The security cabinet decided unanimously on Sunday to purchase 17 additional F-35 stealth fighter jets from the United States. The Prime Minister's Bureau said the new purchase will bring the number of F-35s in the Israel Air Force to 50.

The state-of-the-art F-35, already nicknamed the Adir (Hebrew for mighty or glorious) in Israel, is considered the world's most advanced fighter aircraft. The additional purchase will enable Israel's Air Force to outfit two full squadrons of the plane.

In 2014, the security cabinet decided to buy an initial 14 jets, instead of a planned 31, for budgetary reasons. One of the main opponents of the plan to buy a larger number of F-35s was then-Intelligence Affairs Minister Yuval Steinitz, who said at the time that the cabinet did not need to be a rubber stamp for the defense establishment. But it was clear to the military even then that this would simply mean splitting the purchase of the planes up and that the remainder of the F-35s would be bought later, which is what happened in the end.

The planes, produced by Lockheed Martin, are being purchased as part of the military aid agreement between the United States and Israel. The price of each individual plane is estimated at about $110 million.
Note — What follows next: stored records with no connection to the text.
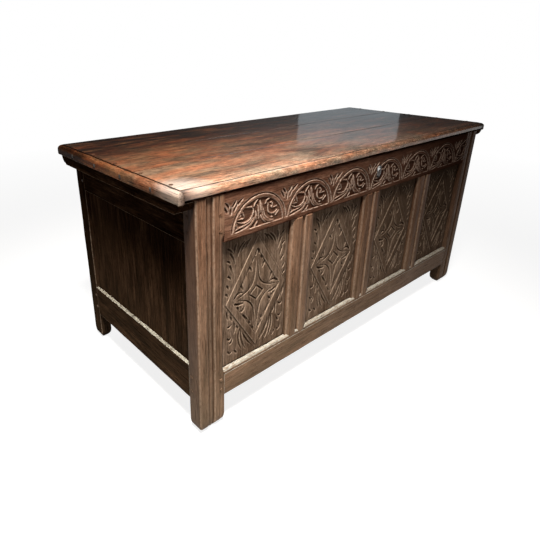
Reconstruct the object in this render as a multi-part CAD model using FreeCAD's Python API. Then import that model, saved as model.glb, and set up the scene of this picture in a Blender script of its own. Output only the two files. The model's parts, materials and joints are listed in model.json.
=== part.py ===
import FreeCAD, Part
import math
import os
from FreeCAD import Vector

# Joined oak coffer: a framed and panelled chest on its own stiles, with a hinged lid of boards.
# Millimetres.  +X runs along the chest to the right of someone facing its front, the front
# faces -Y, +Z is up, and the origin is on the floor under the middle of the lid.

# ---------------------------------------------------------------- driving sizes: the carcase
carcase_length = 1300.0
carcase_depth = 578.0
stile_height = 614.0

front_stile_width = 77.0
front_stile_depth = 40.0
back_stile_width = 34.0
back_stile_depth = 45.0
foot_wear_width = 9.0
foot_wear_height = 16.0

front_rail_thickness = 30.0
front_top_rail_height = 110.0
front_bottom_rail_bottom = 88.0
front_bottom_rail_height = 74.0
muntin_width = 87.0
front_panel_count = 4

end_rail_thickness = 28.0
end_top_rail_height = 102.0
end_bottom_rail_bottom = 96.0
end_bottom_rail_height = 98.0

back_rail_thickness = 28.0
back_top_rail_height = 102.0
back_bottom_rail_height = 82.0
back_muntin_width = 80.0
back_panel_count = 3

# panels and the grooves that hold them
front_panel_setback = 12.0
end_panel_setback = 10.0
back_panel_setback = 8.0
groove_width = 8.0
groove_depth = 10.0
panel_thickness = 11.0
panel_bevel_width = 18.0
panel_edge_gap = 1.0
panel_side_clearance = 0.2

# mortice and tenon joints
stile_tenon_length = 46.0
end_tenon_length = 24.0
back_tenon_length = 20.0
muntin_tenon_length = 22.0
tenon_haunch = 25.0
bottom_tenon_shoulder = 5.0
mortice_end_gap = 1.0

# mouldings worked on the frame
muntin_round_width = 23.0
muntin_round_depth = 7.0
muntin_channel_width = 14.0
muntin_channel_depth = 4.0
stile_round_width = 11.0
stile_round_depth = 7.0
stile_round_overrun = 8.0
stile_round_stop = 12.0
stile_channel_width = 20.0
stile_channel_depth = 4.5
stile_quirk_width = 4.0
stile_quirk_depth = 2.0
rail_edge_height = 9.0
rail_edge_depth = 3.0
rail_quirk_width = 3.0
rail_quirk_depth = 1.5

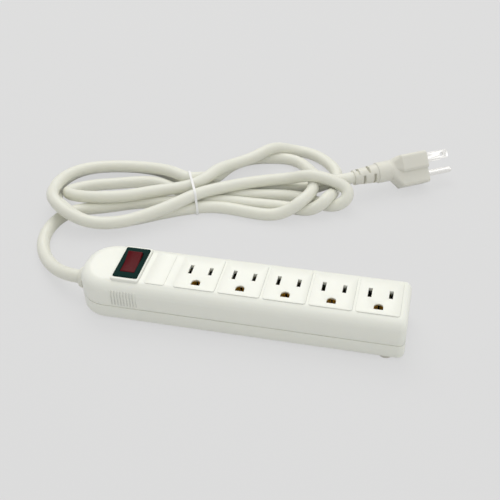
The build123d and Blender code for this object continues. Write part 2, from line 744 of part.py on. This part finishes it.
def draw_plug_body():
    """Moulded plug on its own axis: slotted relief, collar, shoulders and a stepped grip."""
    collar_end = relief_length + collar_length
    neck_end = collar_end + plug_neck_length
    face_x = neck_end + plug_body_length
    collar = rod_x(relief_length, collar_end, 0, 0, collar_radius)
    collar = fillet(collar.edges(), plug_edge_radius)
    thin = (plug_thin, plug_earth_side_y, plug_blade_side_y, plug_corner)
    thick = (plug_thick, plug_step_y, plug_blade_side_y, plug_corner)
    neck_start = Plane.YZ.offset(collar_end - 1) * Circle(collar_radius - plug_edge_radius)
    neck = loft([neck_start, plug_section(neck_end, *thin)])
    shoulder_start = plug_section(collar_end + 1, 2 * collar_radius - 4, 0, 5, 1.5)
    shoulder = loft([shoulder_start, plug_section(neck_end + 1, *thick)])
    grip = extrude(plug_section(neck_end, *thin), plug_body_length)
    grip += extrude(plug_section(neck_end + 1, *thick), plug_body_length - 1)
    body = draw_relief() + collar + neck + shoulder + grip
    return fillet(edges_at(body, Axis.X, face_x), plug_edge_radius), face_x


def draw_blade(face_x):
    """Flat plug blade with a locking hole, drawn at z 0 on the blades' line."""
    tip_x = face_x + blade_reach
    half_width = blade_width / 2
    blade = block((face_x - blade_root, tip_x), (blade_line_y - half_width, blade_line_y + half_width),
                  (-blade_thickness / 2, blade_thickness / 2))
    tips = [e for e in edges_at(blade, Axis.X, tip_x) if e.length < half_width]
    blade = chamfer(tips, blade_tip_chamfer)
    return blade - rod(tip_x - blade_hole_from_tip, blade_line_y, -2, 2, blade_hole_radius)


def draw_earth_pin(face_x):
    tip_x = face_x + earth_pin_reach
    pin = rod_x(face_x - blade_root, tip_x, 0, 0, earth_pin_radius)
    pin = fillet(edges_at(pin, Axis.X, tip_x), earth_pin_radius * 0.85)
    return Pos(0, blade_line_y - earth_offset, 0) * pin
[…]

The first F-35 squadron is now being established and Israel's first pair of F-35s are scheduled to land in Israel at the Nevatim air force base near Be'er Sheva in two weeks. They will be flown from the United States to Israel by American pilots, with mid-air refueling over the Atlantic Ocean and the Mediterranean. The next day two of the six Israeli pilots who trained in the United States to fly the Adir will take over.